- Church: Catholic Church
- See: Titular See of Garba
- In office: May 3, 1984 - May 30, 2006

Orders
- Ordination: May 25, 1957
- Consecration: May 3, 1984 by James Robert Hoffman

Personal details
- Born: March 22, 1931 Toledo, Ohio
- Died: July 21, 2014 (aged 83) Toledo, Ohio

= Robert William Donnelly =

Catholic Bishop

Robert W. Donnelly (March 22, 1931 – July 21, 2014) was an American Bishop of the Catholic Church.
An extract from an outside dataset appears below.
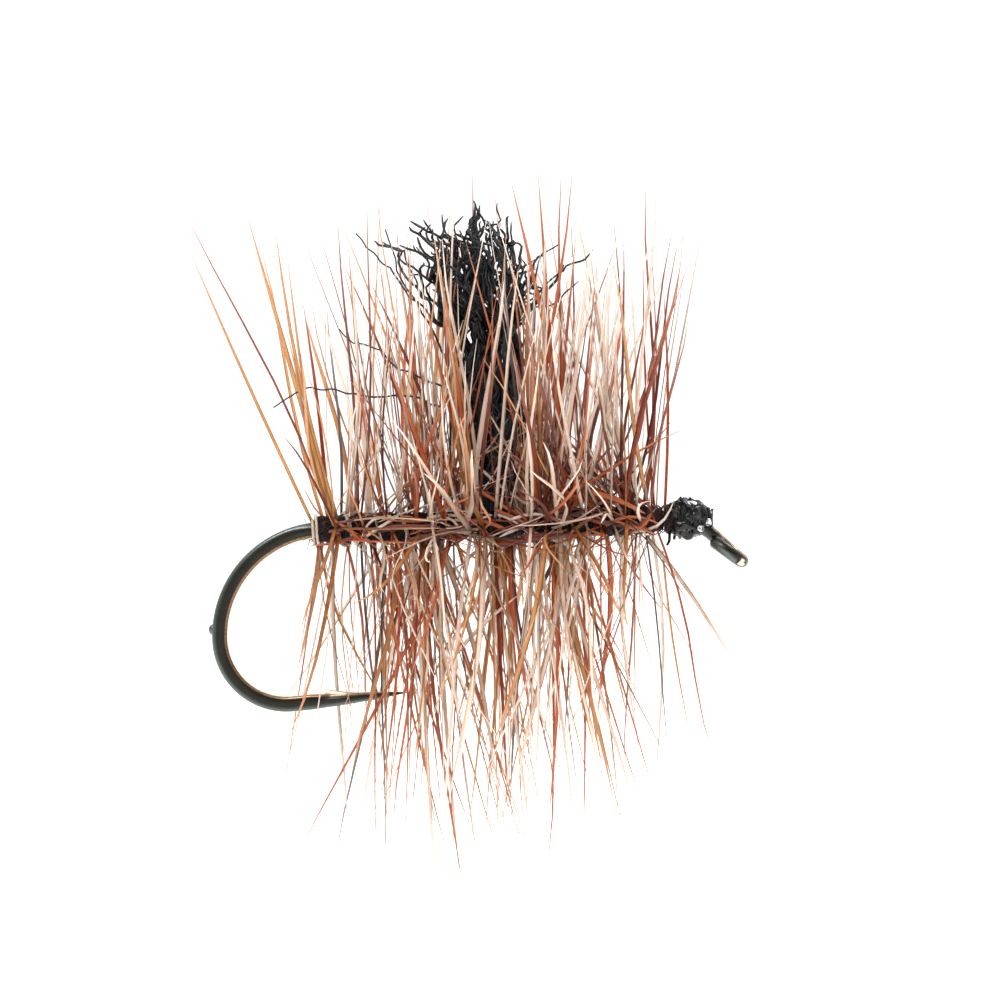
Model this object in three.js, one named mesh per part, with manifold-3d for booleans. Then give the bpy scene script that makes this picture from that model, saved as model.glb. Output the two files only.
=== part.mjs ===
// A palmered dry fly with a crinkled yarn wing, in millimetres.
// +X runs along the hook shank towards the eye, +Z is the side that the wing stands on,
// and the origin is the centre of the hook eye.
import * as THREE from 'three';
import { mergeVertices } from 'three/addons/utils/BufferGeometryUtils.js';
import Module from 'manifold-3d';

const { degToRad, lerp, clamp, smoothstep, seededRandom } = THREE.MathUtils;

// Hook: a size 10 dry-fly pattern.
const WIRE = 0.48; // wire diameter
const EYE_WIRE = 0.40; // the wire is drawn down before the eye is turned
const EYE_RADIUS = 0.52; // centre of the eye to the middle of its wire
const EYE_TILT = degToRad(43); // the eye turns down from the shank
const EYE_CLOSURE = degToRad(325); // how far round the wire goes before its cut end
const EYE_DROP = 0.12; // how far the cut end sits below the ring
const NECK_LENGTH = 0.87; // from the shank's corner to the eye's ring
const NECK_CORNER = 0.35; // how far on each side of the corner the wire is curved
const SHANK_LENGTH = 11.13;
const UPPER_BEND = 3.2; // radius of the bend's upper quarter
const LOWER_BEND = 2.0; // radius of its tighter lower quarter
const SPEAR_LENGTH = 3.45; // from the end of the bend to the point
const SPEAR_RISE = degToRad(4);
const TAPER_LENGTH = 2.9; // the ground part of the spear
const POINT_RADIUS = 0.02;
const FORGED_THICKNESS = 0.38; // across the two flats pressed into the bend
const FORGED_END = 2.0; // the flats stop this far back from the point
const FORGE_RUN = 0.9; // they fade in and out over this length of wire
const NUB_RADIUS = 0.1; // small burr on the outside of the bend

// Places that follow from the hook.
const EYE_AXIS = new THREE.Vector3(Math.cos(EYE_TILT), 0, -Math.sin(EYE_TILT));
const SHANK_Z = (EYE_RADIUS + NECK_LENGTH) * Math.sin(EYE_TILT);
const SHANK_FRONT = -(EYE_RADIUS + NECK_LENGTH) * Math.cos(EYE_TILT);
const SHANK_REAR = SHANK_FRONT - SHANK_LENGTH;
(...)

He served as an auxiliary bishop of the Diocese of Toledo from 1984 to 2006.

==Biography==
Born in Toledo, Ohio, Robert William Donnelly was ordained a priest for the Diocese of Toledo on May 25, 1957. On March 14, 1984, Pope John Paul II appointed him as the Titular Bishop of Garba and Auxiliary Bishop of Toledo. He was consecrated by Bishop James Robert Hoffman on May 3, 1984. The principal co-consecrators were Archbishop Daniel Pilarczyk of Cincinnati and Bishop Emeritus John Donovan of Toledo. He continued to serve as an auxiliary bishop until his resignation was accepted by Pope Benedict XVI on May 30, 2006.